Monday, August 24, 2009

Animal ER

So this, let's call it an incident, happened about 2 weeks ago. I meant to write about it earlier, but stuff happens, you get off track, and here we are.

I was at a going away party for a friend of mine who is training to be a vet. Her and all of her friends are what you would call "animal lovers". I put "animal lovers" in quotations because they take that love to a degree that's beyond most people. Not an unhealthly level mind you, just close to what you would see in a PETA officer or something.

My friend and her cohorts were discussing a case in which a dog had cancer and it's owner was putting the dog through chemo therapy.

It was here that I made the ill-advised decision to enter into the conversation with, "They have chemo for dogs?! That's rediculous!"

(Angry stares from around the room)

"Why is that rediculous?" is the reply.

Now normally I would tell them EXACTLY what is rediculous about that story, but a warning look from my girlfriend told me it was best not to do so.

So I took the high road and said, "Well I can see if your pet is your primary companion that would make sense". That is where the sense stops.

What I wanted to mention was how crazy it is for millions of dollars to be spent on research for a therapy and medication that only the top 1% of pet owners could afford. And out of those top 1% not even half of those people would have pets with cancerous malignancies. All this spent on animals when HUMAN cancer research could use it so much more.

Undoubtedly they would've found that to be harsh, but my friend Jeff gave me an even better reason why chemo for dogs was stupid. More wrong than stupid actually.

In chemo for people, they have a choice. With dogs, no choice. The problem there is that chemo therapy is literally a poisoning of the body. You are committing harm intentionally to yourself by undergoing it. With a dog all that he or she understands is that after the therapy it feels sick. It's inhumane. You can't poison a dog against its will, even if the end result might be getting better.

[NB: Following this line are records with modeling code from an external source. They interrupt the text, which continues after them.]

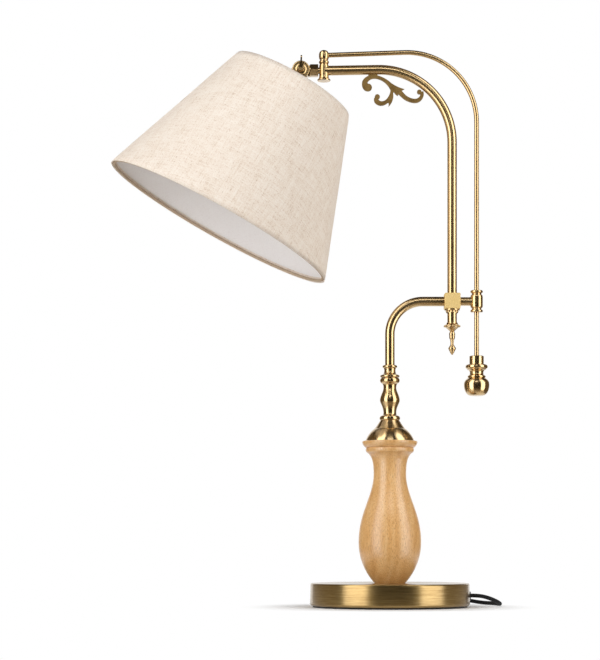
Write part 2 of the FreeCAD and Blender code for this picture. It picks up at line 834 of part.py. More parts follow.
def make_arm_post():
    post = post_turning()
    towards_arm = (arm_bend_corner - arm_end).normalize()
    post = post.cut(rod_between(arm_end, arm_end + towards_arm * 2 * post_body_radius, lead_bore_radius))
    shank_seat = arm_end - X_AXIS * 2 * post_body_radius
    post = post.cut(rod_between(shank_seat, arm_end, shank_radius + fit_clearance))
    towards_rod = (rod_bend_corner - rod_end).normalize()
    seat = rod_end + towards_rod * (post_ball_radius - rod_seat_depth)
    return post.cut(rod_between(seat, seat + towards_rod * 2 * post_ball_radius, rod_radius + fit_clearance))


def limb(spine):
    """Face of a scroll's limb, from a smooth spine of (x, z, half width)."""
    points = [vec(x, 0, z) for x, z, half in spine]
    line = Part.BSplineCurve()
    line.interpolate(points)
    sides = ([], [])
    for point, (x, z, half) in zip(points, spine):
        tangent = line.tangent(line.parameter(point))[0]
        normal = vec(-tangent.z, 0, tangent.x)
        sides[0].append(point + normal * half)
        sides[1].append(point - normal * half)
    edges = []
    for side in sides:
        edge = Part.BSplineCurve()
        edge.interpolate(side)
        edges.append(edge.toShape())
    edges.append(Part.LineSegment(sides[0][0], sides[1][0]).toShape())
    edges.append(Part.LineSegment(sides[0][-1], sides[1][-1]).toShape())
    return Part.Face(Part.Wire(Part.__sortEdges__(edges)))


def leaf(root, first_side, tip, second_side, other_root):
    """Pointed leaf of two arcs, each through a point on its side."""
    corners = [vec(x, 0, z) for x, z in (root, first_side, tip, second_side, other_root)]
    edges = [Part.Arc(corners[0], corners[1], corners[2]).toShape(),
             Part.Arc(corners[2], corners[3], corners[4]).toShape(),
             Part.LineSegment(corners[4], corners[0]).toShape()]
    return Part.Face(Part.Wire(edges))


# The scroll's three limbs as (x, z, half width) from the fork, their rolled eyes as
# (x, z, radius), and the leaves that spring from the limbs
scroll_limbs = [
    [(0.6, 0.6, 3.4), (-6.8, 9.2, 2.3), (-14.1, 13.7, 2.0), (-22.0, 15.7, 2.2), (-29.8, 14.1, 2.7),
     (-34.4, 9.0, 3.4), (-34.1, 5.4, 3.9), (-32.8, 2.6, 3.9), (-30.2, 1.6, 3.9)],
    [(0.3, 0.6, 2.8), (-0.9, -4.0, 2.0), (-2.6, -9.8, 2.5), (-7.4, -15.2, 2.3), (-14.0, -17.6, 2.7),
     (-19.6, -14.8, 2.9), (-20.3, -11.0, 2.5)],
    [(0.9, 0.0, 3.4), (8.6, -3.2, 3.1), (15.6, -9.8, 2.6), (23.6, -13.7, 2.5), (31.6, -13.7, 2.5),
     (36.4, -8.8, 2.2), (36.3, -3.2, 2.3)],
]
scroll_eyes = [(-30.3, 2.4, 4.7), (-18.9, -9.3, 3.2), (33.6, -3.2, 2.9)]
scroll_leaves = [
    ((-2.0, 8.2), (5.5, 3.7), (15.0, 0.3), (12.6, -1.0), (9.0, -4.0)),
    ((1.8, -3.2), (4.0, -6.2), (6.8, -8.1), (7.2, -6.2), (7.0, -3.6)),
    ((0.6, -3.6), (0.4, -13.0), (-5.1, -21.6), (-4.6, -18.8), (-6.2, -14.4)),
]
scroll_foot = (-30.2, 15.0)
scroll_foot_size = (11.6, 6.5)


def make_scroll_bracket():
    """Flat scroll: three limbs with rolled eyes and pointed leaves, coped to the arm."""
    faces = [limb(spine) for spine in scroll_limbs] + [leaf(*points) for points in scroll_leaves]
    solids = [face.extrude(vec(0, scroll_thickness, 0)) for face in faces]
    for x, z, radius in scroll_eyes:
        solids.append(Part.makeCylinder(radius, scroll_thickness, vec(x, 0, z), Y_AXIS))
    solids.append(Part.makeBox(scroll_foot_size[0], scroll_thickness, scroll_foot_size[1],
                               vec(scroll_foot[0], 0, scroll_foot[1])))
    scroll = solids[0].multiFuse(solids[1:])
    scroll.translate(vec(scroll_fork_x, -scroll_thickness / 2, arm_top - scroll_fork_drop))
    path = rounded_path([vec(arm_offset, 0, gooseneck_level), arm_bend_corner, arm_end], [0, arm_bend, 0])
    return scroll.cut(swept(path, tube_radius)).removeSplitter()


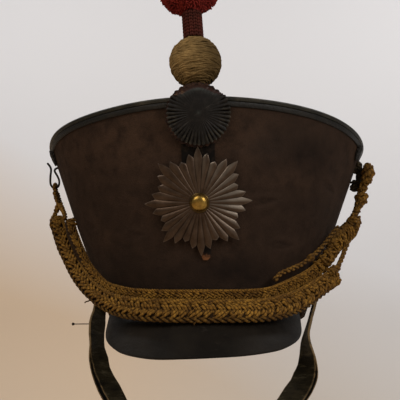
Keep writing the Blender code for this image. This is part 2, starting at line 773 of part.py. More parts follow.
CORD_RIGHT_ROWS = (
    # x, y, height, radius of the knotted bundle (mm)
    (130.4, -20.3, 87.2, 2.2),
    (131.0, -20.2, 88.8, 2.9),
    (132.4, -20.0, 92.4, 3.4),
    (135.0, -19.6, 98.3, 5.0),
    (135.8, -19.6, 104.5, 3.9),
    (138.0, -20.3, 110.4, 3.7),
    (140.4, -21.0, 115.8, 5.0),
    (141.6, -21.2, 121.0, 5.9),
    (142.4, -21.2, 126.0, 4.6),
    (142.8, -21.0, 129.6, 2.2),
)
CORD_RIGHT_SECTIONS = 15
CORD_RIGHT_LOOP = ((139.4, -13.8, 111.6), (137.4, -12.6, 111.0), (136.0, -9.6, 111.4), (135.6, -7.4, 114.0),
                   (135.8, -7.2, 117.2), (136.4, -9.2, 119.8), (137.0, -12.4, 120.6), (137.6, -14.0, 121.0))
CORD_RIGHT_END = ((105.4, -48.6, 33.2), (109.0, -45.4, 37.4), (113.6, -41.2, 44.0), (117.2, -37.8, 51.2),
                  (120.6, -34.4, 57.6))
CORD_RIGHT_BRANCH = ((56.4, -95.6, 15.4), (61.8, -91.4, 21.2), (70.6, -83.2, 26.2), (78.4, -75.6, 31.0),
                     (84.0, -70.6, 35.6), (89.6, -65.4, 40.8), (96.2, -58.8, 48.0), (102.4, -52.8, 56.4),
                     (107.6, -47.8, 63.2), (111.6, -44.0, 68.2))


def make_cords_right(parent):
    line = smooth_rows(CORD_RIGHT_ROWS, CORD_RIGHT_SECTIONS)
    sections = []
    for i, row in enumerate(line):
        along = Vector(line[min(i + 1, len(line) - 1)][:3]) - Vector(line[max(i - 1, 0)][:3])
        side = along.cross(Vector((0, 1, 0))).normalized()
        front = side.cross(along).normalized()
        angles = [math.tau * k / PLAIT_SIDES for k in range(PLAIT_SIDES)]
        sections.append([(Vector(row[:3]) + (side * math.cos(a) + front * math.sin(a)) * row[3]) * MM for a in angles])
    points, faces = loft(sections)
    add_mesh("cord_right", points, faces, gold_cord(), parent)

    routes = (
        # name, route, diameter, points
        ("cord_right_loop", CORD_RIGHT_LOOP, CORD, 13),
        ("cord_right_end", CORD_RIGHT_END, CORD, 14),
        ("cord_right_branch", CORD_RIGHT_BRANCH, BRANCH_CORD, 22),
    )
    for name, route, diameter, count in routes:
        path = smooth_rows([Vector(p) * MM for p in route], count)
        wire(name, path, diameter, gold_cord(), parent)


# ---------------------------------------------------------------- chin strap

STRAP_ROWS = (
    # x, y, height of the strap's middle, width (mm), turn of its width from fore-and-aft (degrees)
    (-95.2, -5.0, 22.0, 19.0, 4),
    (-93.6, -5.0, 9.0, 19.5, 17),
    (-94.8, -5.5, -4.0, 20.0, 33),
    (-95.0, -6.5, -20.0, 20.0, 32),
    (-90.6, -8.5, -45.0, 20.5, 62),
    (-77.4, -12.0, -70.0, 20.5, 66),
    (-60.5, -16.5, -97.0, 20.5, 52),
    (-34.0, -20.0, -118.5, 20.5, 36),
    (0.0, -22.0, -127.5, 20.5, 30),
    (31.0, -20.5, -116.5, 21.0, 42),
    (54.0, -16.5, -93.0, 21.5, 60),
    (71.0, -12.0, -71.0, 21.5, 72),
    (81.0, -9.5, -57.0, 21.5, 68),
    (85.0, -8.0, -43.0, 21.0, 50),
    (84.4, -6.5, -21.0, 20.0, 10),
    (88.2, -5.5, -6.0, 19.5, 3),
    (92.4, -5.0, 8.0, 19.0, 3),
    (94.8, -5.0, 20.0, 18.5, 2),
)
STRAP_SECTIONS = 52
PIN_PROFILE = (
    # radius, height up from its head (mm)
    (0, 0.0), (1.0, -0.3), (1.3, -1.2), (1.0, -2.1), (0.4, -2.6), (0.4, -15.2), (0, -15.2),
)
PIN_HEAD = Vector((-117.2, -6.0, -6.2)) * MM


def make_strap(parent):
    """One leather strap, sewn to the felt on both sides, that hangs in a loop and turns as it goes."""
    rows = [(x * MM, y * MM, z * MM, width * MM, turn) for x, y, z, width, turn in STRAP_ROWS]
    read = smooth_rows(rows, STRAP_SECTIONS)
    line = [Vector(row[:3]) for row in read]
    sections = []
    for i, row in enumerate(read):
        along = (line[min(i + 1, len(line) - 1)] - line[max(i - 1, 0)]).normalized()
        wide = Vector((0, 1, 0))
        wide = (wide - along * wide.dot(along)).normalized()
        wide = Matrix.Rotation(math.radians(row[4]), 3, along) @ wide
        thick = along.cross(wide).normalized()
        half_width = wide * row[3] / 2
        half_thick = thick * STRAP_THICKNESS / 2
        sections.append([line[i] - half_width - half_thick, line[i] + half_width - half_thick,
                         line[i] + half_width + half_thick, line[i] - half_width + half_thick])
    points, faces = loft(sections)
    add_mesh("chin_strap", points, faces, material("strap_leather", (0.011, 0.010, 0.007), 0.55), parent)

    sideways = Matrix.Translation(PIN_HEAD) @ Matrix.Rotation(math.radians(-90), 4, "Y")
    turned("strap_pin", PIN_PROFILE, iron_wire(), parent, sideways, sides=8)


# ---------------------------------------------------------------- the whole hat

def make_shako():
    for obj in list(bpy.data.objects):
        bpy.data.objects.remove(obj)
    hat = bpy.data.objects.new("shako", None)
    bpy.context.scene.collection.objects.link(hat)
    make_crown(hat)
    make_peak(hat)
    make_cockade_loop(hat)
    make_cockade(hat)
    make_star(hat)
    make_plume(hat)
    make_sides(hat)
    make_plait("plait_lower", LOWER_ROWS, LOWER_SWEEP, LOWER_PLAIT_THICKNESS, hat)
    make_plait("plait_upper", UPPER_ROWS, UPPER_SWEEP, UPPER_PLAIT_THICKNESS, hat)
    make_cord_left(hat)
    make_cords_right(hat)
    make_strap(hat)


make_shako()
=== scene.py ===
import math

import bmesh
import bpy
import numpy as np
from mathutils import Matrix, Vector


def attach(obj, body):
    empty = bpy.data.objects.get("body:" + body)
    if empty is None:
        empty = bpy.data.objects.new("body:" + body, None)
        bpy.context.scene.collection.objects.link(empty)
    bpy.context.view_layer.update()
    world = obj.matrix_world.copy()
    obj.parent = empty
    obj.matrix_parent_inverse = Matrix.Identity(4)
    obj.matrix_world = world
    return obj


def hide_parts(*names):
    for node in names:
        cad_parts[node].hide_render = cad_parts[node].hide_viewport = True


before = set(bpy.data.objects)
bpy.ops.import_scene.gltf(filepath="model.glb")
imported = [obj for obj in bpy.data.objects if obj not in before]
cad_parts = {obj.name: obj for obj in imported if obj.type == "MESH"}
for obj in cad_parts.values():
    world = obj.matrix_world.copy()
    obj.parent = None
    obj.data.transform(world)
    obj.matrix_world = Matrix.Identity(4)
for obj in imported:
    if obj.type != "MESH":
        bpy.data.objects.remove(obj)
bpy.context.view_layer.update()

# ---------------------------------------------------------------- camera
# The photograph was taken from below the edge of the felt, a little to the wearer's left of the
# middle, with a long lens that looks up at the hat.

CAMERA_PLACE = (0.0386, -0.7490, -0.0952)
CAMERA_PITCH = 14.94               # degrees up
CAMERA_TURN = 3.416                # degrees to its left
LENS, SENSOR_WIDTH = 77.65, 36     # millimetres
bpy.ops.object.camera_add(location=CAMERA_PLACE,
                          rotation=(math.radians(90 + CAMERA_PITCH), 0, math.radians(CAMERA_TURN)))
camera = bpy.context.object
camera.data.lens = LENS
camera.data.sensor_width = SENSOR_WIDTH
bpy.context.scene.camera = camera
bpy.context.scene.view_settings.view_transform = "Standard"


# ---------------------------------------------------------------- slung cords
# Two flat plaits of gold-coloured wool hang in a curve across the front, from hook to hook. Each is a
# braid of three strands of twisted yarn, with a smooth gimp sewn along its top edge.

GOLD_LIGHT = (0.395, 0.198, 0.029, 1)
GOLD_MIDDLE = (0.205, 0.096, 0.014, 1)
GOLD_DARK = (0.030, 0.013, 0.004, 1)
DIRTY_SHADED_LIGHT = (0.110, 0.076, 0.036, 1)
DIRTY_SHADED_MIDDLE = (0.044, 0.031, 0.016, 1)
DIRTY_SHADED_DARK = (0.007, 0.005, 0.004, 1)
FIBRE_TWIST = 2240.0               # radians that the fibres turn in a metre of yarn
SLING_HOOK = (0.139, -0.012)       # plan position that the plaits pull towards
HANG_STEP = 0.0006
BEAD = 0.0031                      # from one thick place of a twisted yarn to the next


def add_piece(name, mesh):
    """Puts a mesh in the scene as an object."""
    body = bpy.data.objects.new(name, mesh)
    bpy.context.scene.collection.objects.link(body)
    return body


def mark(mesh, name, values):
    """Gives every vertex a number under this name, for the finish to read."""
    mesh.attributes.new(name, "FLOAT", "POINT").data.foreach_set("value", np.array(values, np.float32))


def darker(colour, share):
    return tuple(part * share for part in colour[:3]) + (1,)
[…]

In the end I think the cons outweight the pros but I guess when you are in love with an animal anything goes.

1 comment:

  1. HA! Hey Tony, nice post. Just to play devil's advocate-veterinary medicine actually uses the SAME chemotherapy, and thus the same chemotherapy research that humans use. We're not sucking medical research from human doctors, but rather, helping to develop more case studies and more information about what has been out there for humans for a long time. I'm no expert yet, but it seems that we usually start with the pre-researched human medical knowledge and then do our own research to make sure we know why it works or doesn't work. Remember, too, the incredible value animal health has in our nation's industry. Granted, not lots of feed cattle are getting chemotherapy, but you can see how veterinary research can protect humans from zoonotics, protect the food supply, increase herd health, etc. Second of all, if I remember correctly, the client we were talking about that had her dog on chemo was actually a very contentius client that we all did NOT agree with. I agree with you in that chemo for animals can be extremely inhumane, and I can imagine few instances where it would do more good than harm. Like you said, the pet has no idea that this noxious stuff that makes them feel like crap will actually, potentially, help them. Especially in terminal cases, prolonging the illness by using aggressive treatments is usually only for the benefit of the guardian who is having a hard time letting go of their companion.